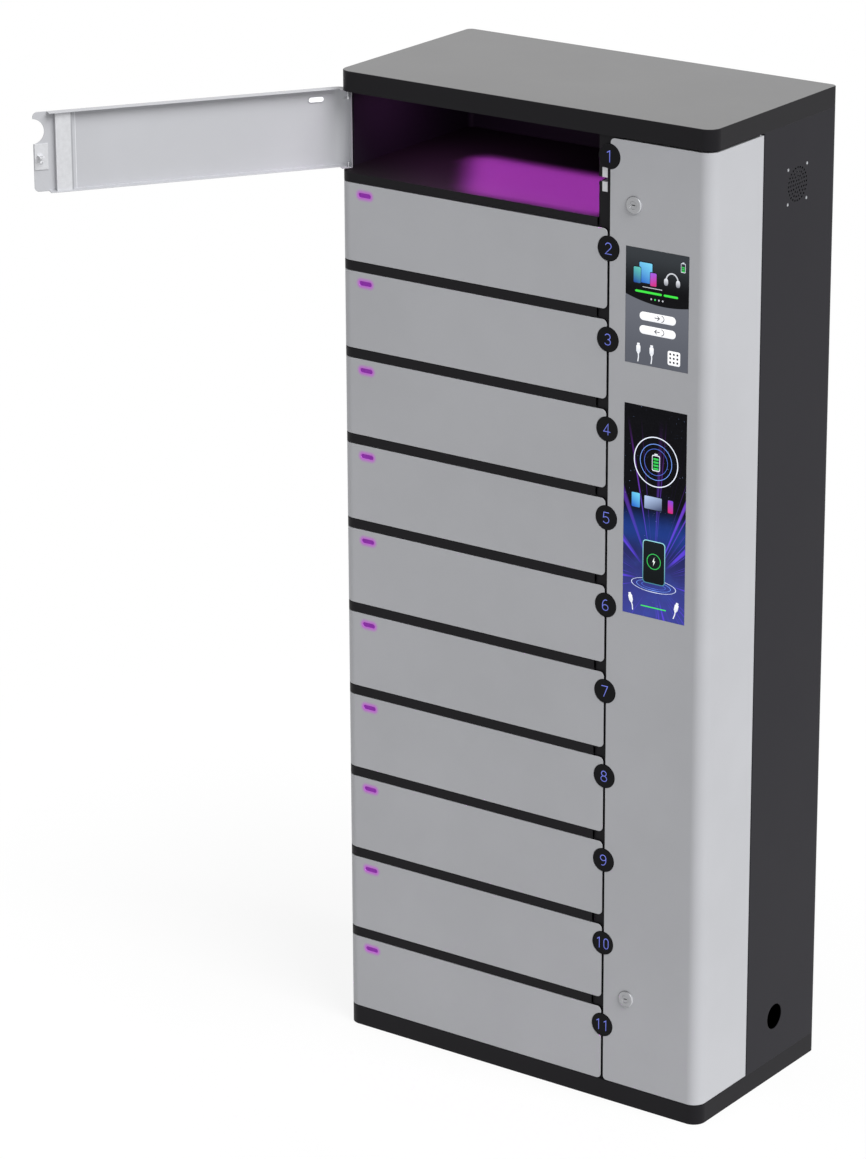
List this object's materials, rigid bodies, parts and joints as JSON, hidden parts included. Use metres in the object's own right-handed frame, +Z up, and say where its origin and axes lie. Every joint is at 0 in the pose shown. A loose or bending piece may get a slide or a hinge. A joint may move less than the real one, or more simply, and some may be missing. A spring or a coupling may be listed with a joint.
{
  "type": "charging locker",
  "caption": "Tall free-standing charging locker: lit compartments with sprung sheet-steel doors and numbered badges beside a service door with a touch screen and an advert display.",
  "frame": {"origin": "middle of the plinth's underside, on the floor", "axes": "+Z up, the doors face -Y, and the service door is on the +X side"},
  "size_m": [1.1625, 0.8637, 1.9],
  "materials": {
    "frame_black": "satin black powder coat",
    "side_black": "satin charcoal powder coat",
    "inner_black": "satin black powder coat",
    "door_silver": "fine silver powder coat",
    "badge": "gloss black",
    "lens": "opal diffuser",
    "lamp": "opal diffuser over a light strip",
    "socket_plastic": "moulded black",
    "lock_steel": "bright zinc plate",
    "zinc_steel": "zinc plated",
    "screen_glass": "gloss cover glass",
    "lock_chrome": "polished",
    "fan_plastic": "moulded black",
    "supply_case": "pressed case",
    "board": "solder mask"
  },
  "bodies": {
    "cabinet": {"base_plinth": "frame_black", "top_cap": "frame_black", "front_rails": "frame_black", "left_side_panel": "side_black", "right_side_panel": "side_black", "back_panel": "side_black", "ceiling_panel": "inner_black", "divider_wall": "inner_black", "shelf_panels": "inner_black", "shelf_brackets": "inner_black", "centre_post": "inner_black", "number_badges": "badge", "compartment_lamps": "lamp", "charge_sockets": "socket_plastic", "door_locks": "lock_steel", "hinge_pins": "zinc_steel", "fan_frame": "fan_plastic", "power_supply": "supply_case", "controller_board": "board"},
    "compartment_door_01": {"door_01": "door_silver", "door_01_lens": "lens", "door_01_fittings": "zinc_steel"},
    "compartment_door_02": {"door_02": "door_silver", "door_02_lens": "lens", "door_02_fittings": "zinc_steel"},
    "compartment_door_03": {"door_03": "door_silver", "door_03_lens": "lens", "door_03_fittings": "zinc_steel"},
    "compartment_door_04": {"door_04": "door_silver", "door_04_lens": "lens", "door_04_fittings": "zinc_steel"},
    "compartment_door_05": {"door_05": "door_silver", "door_05_lens": "lens", "door_05_fittings": "zinc_steel"},
    "compartment_door_06": {"door_06": "door_silver", "door_06_lens": "lens", "door_06_fittings": "zinc_steel"},
    "compartment_door_07": {"door_07": "door_silver", "door_07_lens": "lens", "door_07_fittings": "zinc_steel"},
    "compartment_door_08": {"door_08": "door_silver", "door_08_lens": "lens", "door_08_fittings": "zinc_steel"},
    "compartment_door_09": {"door_09": "door_silver", "door_09_lens": "lens", "door_09_fittings": "zinc_steel"},
    "compartment_door_10": {"door_10": "door_silver", "door_10_lens": "lens", "door_10_fittings": "zinc_steel"},
    "compartment_door_11": {"door_11": "door_silver", "door_11_lens": "lens", "door_11_fittings": "zinc_steel"},
    "service_access_door": {"service_door": "door_silver", "touch_screen": "screen_glass", "advert_panel": "screen_glass", "cam_lock_bodies": "lock_chrome"},
    "upper_cam_lock_plug": {"upper_lock_plug": "lock_chrome"},
    "lower_cam_lock_plug": {"lower_lock_plug": "lock_chrome"},
    "fan_rotor": {"fan_impeller": "fan_plastic"}
  },
  "joints": [
    {"name": "door_01_hinge", "type": "hinge", "parent": "cabinet", "child": "compartment_door_01", "pos_m": [-0.4, -0.1825, 1.78636], "axis": [0, 0, -1], "range_deg": [-125, 0]},
    {"name": "door_02_hinge", "type": "hinge", "parent": "cabinet", "child": "compartment_door_02", "pos_m": [-0.4, -0.1825, 1.61909], "axis": [0, 0, -1], "range_deg": [0, 125]},
    {"name": "door_03_hinge", "type": "hinge", "parent": "cabinet", "child": "compartment_door_03", "pos_m": [-0.4, -0.1825, 1.45182], "axis": [0, 0, -1], "range_deg": [0, 125]},
    {"name": "door_04_hinge", "type": "hinge", "parent": "cabinet", "child": "compartment_door_04", "pos_m": [-0.4, -0.1825, 1.28455], "axis": [0, 0, -1], "range_deg": [0, 125]},
    {"name": "door_05_hinge", "type": "hinge", "parent": "cabinet", "child": "compartment_door_05", "pos_m": [-0.4, -0.1825, 1.11727], "axis": [0, 0, -1], "range_deg": [0, 125]},
    {"name": "door_06_hinge", "type": "hinge", "parent": "cabinet", "child": "compartment_door_06", "pos_m": [-0.4, -0.1825, 0.95], "axis": [0, 0, -1], "range_deg": [0, 125]},
    {"name": "door_07_hinge", "type": "hinge", "parent": "cabinet", "child": "compartment_door_07", "pos_m": [-0.4, -0.1825, 0.78273], "axis": [0, 0, -1], "range_deg": [0, 125]},
    {"name": "door_08_hinge", "type": "hinge", "parent": "cabinet", "child": "compartment_door_08", "pos_m": [-0.4, -0.1825, 0.61545], "axis": [0, 0, -1], "range_deg": [0, 125]},
    {"name": "door_09_hinge", "type": "hinge", "parent": "cabinet", "child": "compartment_door_09", "pos_m": [-0.4, -0.1825, 0.44818], "axis": [0, 0, -1], "range_deg": [0, 125]},
    {"name": "door_10_hinge", "type": "hinge", "parent": "cabinet", "child": "compartment_door_10", "pos_m": [-0.4, -0.1825, 0.28091], "axis": [0, 0, -1], "range_deg": [0, 125]},
    {"name": "door_11_hinge", "type": "hinge", "parent": "cabinet", "child": "compartment_door_11", "pos_m": [-0.4, -0.1825, 0.11364], "axis": [0, 0, -1], "range_deg": [0, 125]},
    {"name": "service_door_hinge", "type": "hinge", "parent": "cabinet", "child": "service_access_door", "pos_m": [0.4, -0.0465, 0.95], "axis": [0, 0, 1], "range_deg": [0, 110]},
    {"name": "upper_lock_turn", "type": "hinge", "parent": "service_access_door", "child": "upper_cam_lock_plug", "pos_m": [0.2435, -0.2, 1.7445], "axis": [0, 1, 0], "range_deg": [0, 90]},
    {"name": "lower_lock_turn", "type": "hinge", "parent": "service_access_door", "child": "lower_cam_lock_plug", "pos_m": [0.2435, -0.2, 0.219], "axis": [0, 1, 0], "range_deg": [0, 90]},
    {"name": "fan_spin", "type": "hinge", "parent": "cabinet", "child": "fan_rotor", "pos_m": [0.39, 0.075, 1.746], "axis": [1, 0, 0], "continuous": true}
  ]
}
━━━━━━━━━━━━━━━━━━━━━━━━━━━━━━
* Problem statement:
Extract the complete listing above, reproducing each line exactly.

* Reply:
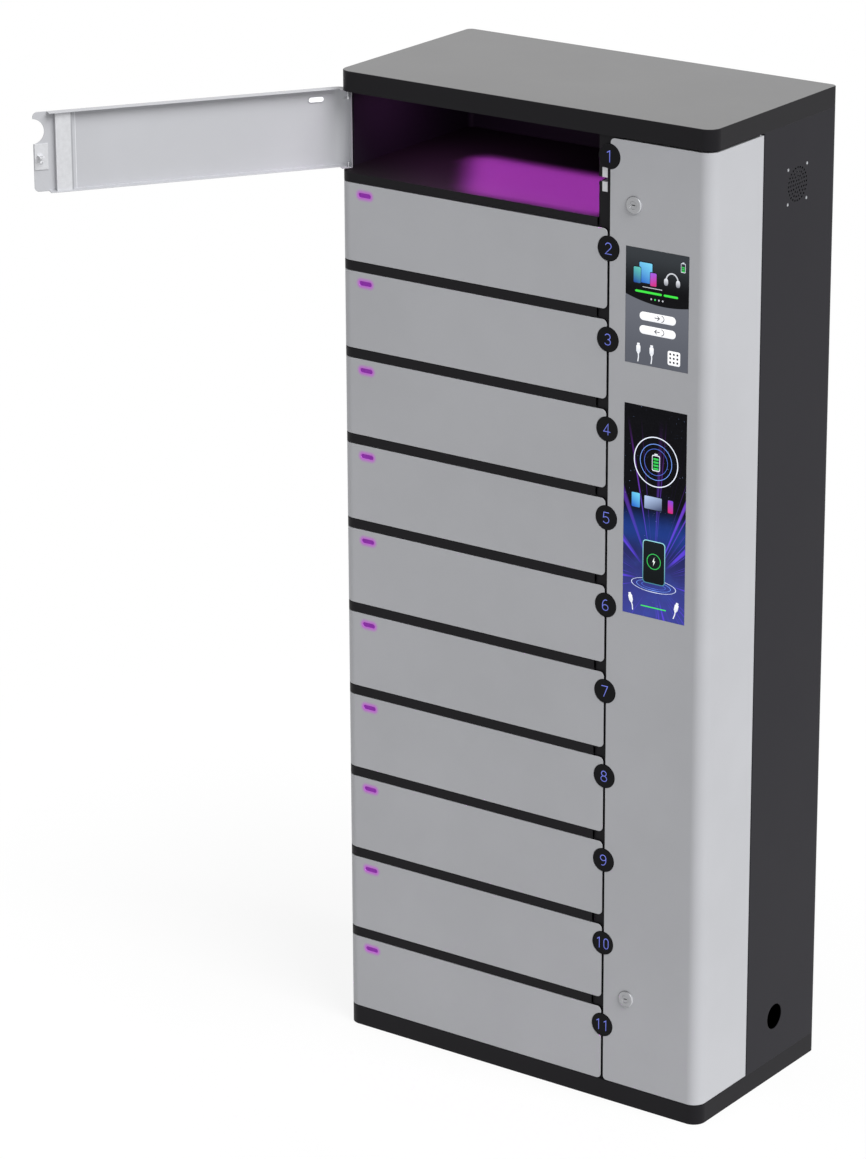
List this object's materials, rigid bodies, parts and joints as JSON, hidden parts included. Use metres in the object's own right-handed frame, +Z up, and say where its origin and axes lie. Every joint is at 0 in the pose shown. A loose or bending piece may get a slide or a hinge. A joint may move less than the real one, or more simply, and some may be missing. A spring or a coupling may be listed with a joint.
{
  "type": "charging locker",
  "caption": "Tall free-standing charging locker: lit compartments with sprung sheet-steel doors and numbered badges beside a service door with a touch screen and an advert display.",
  "frame": {"origin": "middle of the plinth's underside, on the floor", "axes": "+Z up, the doors face -Y, and the service door is on the +X side"},
  "size_m": [1.1625, 0.8637, 1.9],
  "materials": {
    "frame_black": "satin black powder coat",
    "side_black": "satin charcoal powder coat",
    "inner_black": "satin black powder coat",
    "door_silver": "fine silver powder coat",
    "badge": "gloss black",
    "lens": "opal diffuser",
    "lamp": "opal diffuser over a light strip",
    "socket_plastic": "moulded black",
    "lock_steel": "bright zinc plate",
    "zinc_steel": "zinc plated",
    "screen_glass": "gloss cover glass",
    "lock_chrome": "polished",
    "fan_plastic": "moulded black",
    "supply_case": "pressed case",
    "board": "solder mask"
  },
  "bodies": {
    "cabinet": {"base_plinth": "frame_black", "top_cap": "frame_black", "front_rails": "frame_black", "left_side_panel": "side_black", "right_side_panel": "side_black", "back_panel": "side_black", "ceiling_panel": "inner_black", "divider_wall": "inner_black", "shelf_panels": "inner_black", "shelf_brackets": "inner_black", "centre_post": "inner_black", "number_badges": "badge", "compartment_lamps": "lamp", "charge_sockets": "socket_plastic", "door_locks": "lock_steel", "hinge_pins": "zinc_steel", "fan_frame": "fan_plastic", "power_supply": "supply_case", "controller_board": "board"},
    "compartment_door_01": {"door_01": "door_silver", "door_01_lens": "lens", "door_01_fittings": "zinc_steel"},
    "compartment_door_02": {"door_02": "door_silver", "door_02_lens": "lens", "door_02_fittings": "zinc_steel"},
    "compartment_door_03": {"door_03": "door_silver", "door_03_lens": "lens", "door_03_fittings": "zinc_steel"},
    "compartment_door_04": {"door_04": "door_silver", "door_04_lens": "lens", "door_04_fittings": "zinc_steel"},
    "compartment_door_05": {"door_05": "door_silver", "door_05_lens": "lens", "door_05_fittings": "zinc_steel"},
    "compartment_door_06": {"door_06": "door_silver", "door_06_lens": "lens", "door_06_fittings": "zinc_steel"},
    "compartment_door_07": {"door_07": "door_silver", "door_07_lens": "lens", "door_07_fittings": "zinc_steel"},
    "compartment_door_08": {"door_08": "door_silver", "door_08_lens": "lens", "door_08_fittings": "zinc_steel"},
    "compartment_door_09": {"door_09": "door_silver", "door_09_lens": "lens", "door_09_fittings": "zinc_steel"},
    "compartment_door_10": {"door_10": "door_silver", "door_10_lens": "lens", "door_10_fittings": "zinc_steel"},
    "compartment_door_11": {"door_11": "door_silver", "door_11_lens": "lens", "door_11_fittings": "zinc_steel"},
    "service_access_door": {"service_door": "door_silver", "touch_screen": "screen_glass", "advert_panel": "screen_glass", "cam_lock_bodies": "lock_chrome"},
    "upper_cam_lock_plug": {"upper_lock_plug": "lock_chrome"},
    "lower_cam_lock_plug": {"lower_lock_plug": "lock_chrome"},
    "fan_rotor": {"fan_impeller": "fan_plastic"}
  },
  "joints": [
    {"name": "door_01_hinge", "type": "hinge", "parent": "cabinet", "child": "compartment_door_01", "pos_m": [-0.4, -0.1825, 1.78636], "axis": [0, 0, -1], "range_deg": [-125, 0]},
    {"name": "door_02_hinge", "type": "hinge", "parent": "cabinet", "child": "compartment_door_02", "pos_m": [-0.4, -0.1825, 1.61909], "axis": [0, 0, -1], "range_deg": [0, 125]},
    {"name": "door_03_hinge", "type": "hinge", "parent": "cabinet", "child": "compartment_door_03", "pos_m": [-0.4, -0.1825, 1.45182], "axis": [0, 0, -1], "range_deg": [0, 125]},
    {"name": "door_04_hinge", "type": "hinge", "parent": "cabinet", "child": "compartment_door_04", "pos_m": [-0.4, -0.1825, 1.28455], "axis": [0, 0, -1], "range_deg": [0, 125]},
    {"name": "door_05_hinge", "type": "hinge", "parent": "cabinet", "child": "compartment_door_05", "pos_m": [-0.4, -0.1825, 1.11727], "axis": [0, 0, -1], "range_deg": [0, 125]},
    {"name": "door_06_hinge", "type": "hinge", "parent": "cabinet", "child": "compartment_door_06", "pos_m": [-0.4, -0.1825, 0.95], "axis": [0, 0, -1], "range_deg": [0, 125]},
    {"name": "door_07_hinge", "type": "hinge", "parent": "cabinet", "child": "compartment_door_07", "pos_m": [-0.4, -0.1825, 0.78273], "axis": [0, 0, -1], "range_deg": [0, 125]},
    {"name": "door_08_hinge", "type": "hinge", "parent": "cabinet", "child": "compartment_door_08", "pos_m": [-0.4, -0.1825, 0.61545], "axis": [0, 0, -1], "range_deg": [0, 125]},
    {"name": "door_09_hinge", "type": "hinge", "parent": "cabinet", "child": "compartment_door_09", "pos_m": [-0.4, -0.1825, 0.44818], "axis": [0, 0, -1], "range_deg": [0, 125]},
    {"name": "door_10_hinge", "type": "hinge", "parent": "cabinet", "child": "compartment_door_10", "pos_m": [-0.4, -0.1825, 0.28091], "axis": [0, 0, -1], "range_deg": [0, 125]},
    {"name": "door_11_hinge", "type": "hinge", "parent": "cabinet", "child": "compartment_door_11", "pos_m": [-0.4, -0.1825, 0.11364], "axis": [0, 0, -1], "range_deg": [0, 125]},
    {"name": "service_door_hinge", "type": "hinge", "parent": "cabinet", "child": "service_access_door", "pos_m": [0.4, -0.0465, 0.95], "axis": [0, 0, 1], "range_deg": [0, 110]},
    {"name": "upper_lock_turn", "type": "hinge", "parent": "service_access_door", "child": "upper_cam_lock_plug", "pos_m": [0.2435, -0.2, 1.7445], "axis": [0, 1, 0], "range_deg": [0, 90]},
    {"name": "lower_lock_turn", "type": "hinge", "parent": "service_access_door", "child": "lower_cam_lock_plug", "pos_m": [0.2435, -0.2, 0.219], "axis": [0, 1, 0], "range_deg": [0, 90]},
    {"name": "fan_spin", "type": "hinge", "parent": "cabinet", "child": "fan_rotor", "pos_m": [0.39, 0.075, 1.746], "axis": [1, 0, 0], "continuous": true}
  ]
}